Discover Austria
04 May 2025
More than the Sound of Music
May-June 2025
Written By: By Katie McElveen | Images: Photos Patrick Bätz
I’d heard about the phenomenon, but today, standing next to the famous Pegasus fountain in Salzburg’s Mirabell Gardens, I was seeing it with my own eyes. Women, children and even a few men were skipping through an arched garden trellis, posing on the fountain ledge and swirling through the gravel paths, belting out various versions of “Do-Re-Mi,” the iconic song from the film “The Sound of Music” that was shot right here. Their enthusiasm was infectious, and if it hadn’t been pouring rain, I would have joined them.
Walking through Salzburg on the eve of “The Sound of Music’s” 60th anniversary, it’s hard not to get goosebumps when I pass by the Felsenreitschule festival hall where the Von Trapp’s gave their final performance or when I look up toward the Nonnberg Abbey where Maria lived with the nuns. Though I’ve learned by now that parts of the story were fictionalized, it’s still thrilling to see the real locations.

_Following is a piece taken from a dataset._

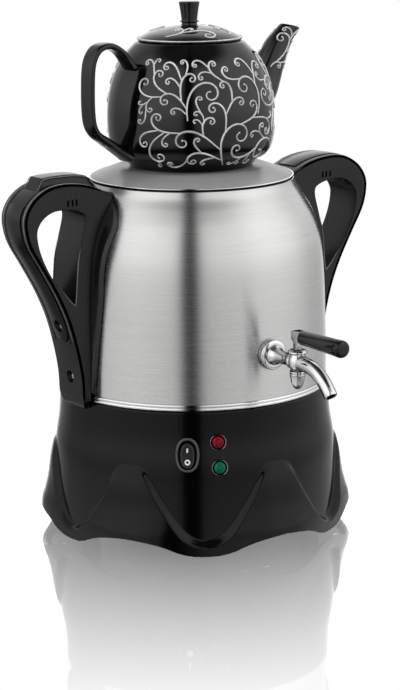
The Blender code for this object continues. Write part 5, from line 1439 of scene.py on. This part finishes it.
class URN_OT_tap(bpy.types.Operator):
    """Make the plug tap with its flange, lever and grip"""
    bl_idname = "tea_urn.tap"
    bl_label = "Tap"

    def execute(self, context):
        sizes = context.scene.urn_tap
        chrome = polished_metal("tap chrome", sizes.look, 0.045, 0.0)
        height, reach, seat = sizes.height, sizes.reach, TAP_SEAT
        flange = rounded([(0.0053, seat + 0.0018), (0.012, seat + 0.0018), (0.012, seat + 0.0038),
                          (0.0098, seat + 0.0046), (0.0053, seat + 0.0046)], 0.0008)
        piece("tap_flange", forwards(lathe(flange, 96), height), chrome, "urn", "chrome", 40.0)
        silicone = plain_finish("white silicone", (0.7, 0.69, 0.65), 0.45, 0.0, 600.0)
        gasket = [(0.0053, seat), (0.0095, seat), (0.0095, seat + 0.0015), (0.0053, seat + 0.0015)]
        piece("tap_outer_gasket", forwards(lathe(gasket, 64), height), silicone, "urn", "white_silicone")
        dress(self.body(height, reach, seat + 0.0049), chrome, "urn", "chrome", "tap_body")
        self.bonnet_and_cap(height, reach, chrome)
        self.lever(sizes)
        self.plug(sizes)
        self.grip(sizes.lever_height, reach + 0.0062 + 0.0003)
        return {"FINISHED"}

    @staticmethod
    def body(height, reach, collar):
        """Shank, tapered neck, ball, barrel and curved spout, joined into one casting."""
        section = [(0.0, 0.0985), (0.005, 0.0985), (0.005, collar), (0.0078, collar),
                   (0.0079, collar + 0.001), (0.0073, collar + 0.0018), (0.0068, collar + 0.0022),
                   (0.0059, collar + 0.0046), (0.0053, collar + 0.0075), (0.005, collar + 0.0105),
                   (0.0049, collar + 0.014)]
        first = asin(0.0049 / BALL_RADIUS)
        section += [(BALL_RADIUS * sin(angle), BALL_REACH - BALL_RADIUS * cos(angle))
                    for angle in (mix(first, pi * 0.8, step / 14) for step in range(15))]
        section.append((0.0, section[-1][1]))
        body = solid("tap_body", forwards(lathe(section, 64), height))
        low, high = height - BARREL_HALF, height + BARREL_HALF
        barrel = [(0.0, low), (0.005, low), (0.006, low + 0.0015), (0.0069, low + 0.0036), (0.0073, height),
                  (0.007, high - 0.0036), (0.0062, high - 0.0016), (0.0056, high - 0.0006), (0.0056, high),
                  (0.0, high)]
        path = smooth_curve([Vector((reach + far * SPOUT_REACH, height - drop * SPOUT_DROP))
                             for far, drop in SPOUT_PATH], 5)
        count = len(path) - 1
        outer = [mix(0.006, 0.0053, index / count) for index in range(count + 1)]
        outer[-1] -= 0.0003
        beyond = path + [path[-1] + (path[-1] - path[-2]).normalized() * 0.004]
        inner = [mix(0.0047, 0.004, min(index / count, 1.0)) for index in range(count + 2)]
        seat = [(0.0, low - 0.002), (0.0038, low - 0.002), (0.0046, high + 0.002), (0.0, high + 0.002)]
        for name, tool, operation, smooth in (("barrel", on_plug(lathe(barrel, 64), reach), "UNION", SMOOTH),
                                              ("spout", skin(pipe_rings(path, outer)), "UNION", SMOOTH),
                                              ("bore", skin(pipe_rings(beyond, inner)), "DIFFERENCE", SMOOTH),
                                              ("seat", on_plug(lathe(seat, 48), reach), "DIFFERENCE", 38.0)):
            body = cut(body, solid(name, tool), operation, smooth)
        return body

    @staticmethod
    def bonnet_and_cap(height, reach, chrome):
        """The disc under the lever, and the cap under the body with its eight facets."""
        low, high = height - 0.0068, height + 0.0068
        bonnet = rounded([(0.0024, high), (0.0068, high), (0.0077, high + 0.001), (0.0077, high + 0.0021),
                          (0.006, high + 0.0034), (0.0024, high + 0.0034)], 0.0004, 3)
        piece("tap_bonnet", on_plug(lathe(bonnet, 64), reach), chrome, "urn", "chrome", 38.0)
        rings = []
        for radius, drop, facets in CAP_ROWS:
            ring = []
            for angle in angles(64):
                flat = cos(pi / 8) / cos((angle % (pi / 4)) - pi / 8)
                spread = radius * mix(1.0, flat * 1.03, facets)
                ring.append((spread * sin(angle), -spread * cos(angle), low - drop))
            rings.append(ring)
        piece("tap_cap", on_plug(skin(rings), reach), chrome, "urn", "chrome", 20.0)

    @staticmethod
    def lever(sizes):
        """The lever's small head on its square post, with the tang that the grip is pushed on."""
        reach, height = sizes.reach, sizes.lever_height
        side = ((-0.0034, 0.0046), (-0.003, -0.0022), (-0.001, -0.0036), (0.006, -0.0036), (0.006, 0.0046))
        outline = rounded([Vector((-(reach + far), height + rise)) for far, rise in side], 0.0007, 3)
        head = soften(solid("tap_lever", prism(tuples(outline), "x", -0.0038, 0.0038)), 0.0006, 2, 60.0)
        foot, top = sizes.height + 0.0108, height - 0.001
        post = [(-(reach + far), level)
                for far, level in ((-0.0024, foot), (0.0034, foot), (0.0034, top), (-0.0024, top))]
        post = soften(solid("post", prism(post, "x", -0.0027, 0.0027)), 0.0005, 2, 60.0)
        start = reach + 0.0062
        tang = [(0.0, start - 0.004), (0.003, start - 0.004), (0.003, start + 0.014), (0.0, start + 0.014)]
        head = cut(head, post, "UNION")
        head = cut(head, solid("tang", forwards(lathe(tang, 32), height)), "UNION")
        look = polished_metal("lever chrome", toned(sizes.look, 0.7), 0.1, 0.0)
        dress(head, look, "tap_handle", "chrome", "tap_lever")

    @staticmethod
    def plug(sizes):
        """The tapered key, with a stem up to the lever."""
        low, high, top = sizes.height - BARREL_HALF, sizes.height + BARREL_HALF, sizes.lever_height
        section = [(0.0, low), (0.0035, low), (0.0042, high), (0.0021, high), (0.0021, top), (0.0, top)]
        look = polished_metal("plug plate", sizes.look, 0.08)
        piece("tap_plug", on_plug(lathe(section, 48), sizes.reach), look, "tap_handle", "brass")

    @staticmethod
    def grip(height, root):
        """The lever's grip, a tapered bar with a line near its end."""
        end = root + GRIP_LENGTH
        section = [(0.0033, root), (0.005, root), (0.0055, root + 0.0004), (0.0057, root + 0.0012),
                   (0.00665, end - 0.0075), (0.0067, end - 0.0066), (0.0063, end - 0.0063),
                   (0.0063, end - 0.006), (0.0068, end - 0.0057), (0.0069, end - 0.003),
                   (0.0066, end - 0.0014), (0.0058, end - 0.0004), (0.0046, end), (0.0, end),
                   (0.0, root + 0.0143), (0.0033, root + 0.0143)]
        look = gloss_moulding("grip black", (0.003, 0.003, 0.0031), 0.12, 0.36)
        piece("tap_grip", forwards(lathe(section, 64), height), look, "tap_handle", "satin_black", 40.0)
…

Thrilling would actually describe my entire visit to Austria. Though the country is easy to get to, a cinch to navigate, safe and remarkably beautiful — outside of Salzburg, it feels almost undiscovered by Americans. For travelers in search of a destination that feels real and authentic, this is it.
We’d started in St. Anton am Arlberg, a small town in the Tyrolean Alps that’s said to be the birthplace of alpine skiing. Though we were early for ski season (winter travelers should know that the resort is part of Epic Pass), lifts, cycle paths and hiking trails offered glorious views of the still snow-capped mountains; even better, Austria’s trailside dining huts were still open for business. Imagine this: you’re hiking or cycling over high mountain trails, when you realize you’re hungry for lunch. Instead of digging into your pack for a smashed PB&J, you can pull into one of these culinary oases for traditional Austrian fare.
Ten years ago, the huts catered mostly to cross-country skiers, hikers, hard-core cyclists and free-skiers; these days, with the advent of e-bikes, they’re accessible to the rest of us. It took about 20 minutes of pedaling to reach Wagner Hutte, a former hunting lodge that’s been transformed into a cozy mountain hideaway, complete with heart-pine walls, beamed ceilings and sheepskins covering the chairs. A couple of hours farther along the trail, rustic Konstanzer Huette sits in a narrow cleft, surrounded by rocky peaks. Both serve traditional Tyrolean dishes—squiggly spaetzle noodles, hearty dumplings, ethereal strudel—as well as salads and sandwiches.
The region is also home to Verwallstube, a winter-only Gault & Millaut-awarded restaurant that sits at the top of one of St. Anton am Arlberg’s ski mountains. The food is only second to the wine list, so consider making the restaurant your last stop and taking the gondola back to town.
After three days in St. Anton am Arlberg, we hopped aboard a train for the two-hour trip southeast to the Oetztal Valley, a 40-mile-long gorge rimmed by a fortress of 10,000-foot-tall peaks. It was once so remote that it had its own dialect (it’s also where a pair of hikers discovered the 5,300 year old Otzi the Iceman in 1991); today, Innsbruck is less than an hour away by car and about 90 minutes by train. The region’s mountain bike trails, white water rafting, glacier skiing and other adventures attract sporty types from all over the world.
We stayed in the tiny village of Langenfeld, which is home to Aqua Dome, a 200-room hotel connected to a remarkable 700,000-square-foot spa where I joyfully exercised, swam, sauna-ed, soaked and was massaged within an inch of my life.
The town is also a jumping-off point for several challenging hiking trails that weave their way up, down and over the mountains, through the woods and past the treeline. I joined a small group for a trek up the mountain, where we had lunch in one of the region’s culinary huts before making our way down the other side of the loop. Unlike other gourmet huts in Austria, the Oetztal Valley’s hike-in huts are part of a government-run program that trades funding for a commitment to serve only authentic Tyrolean cuisine made from locally-sourced ingredients. Not only does it provide visitors with an authentic experience, but the program allows young families to continue to live and work on their small mountain farms, many of which have been in the same family for generations.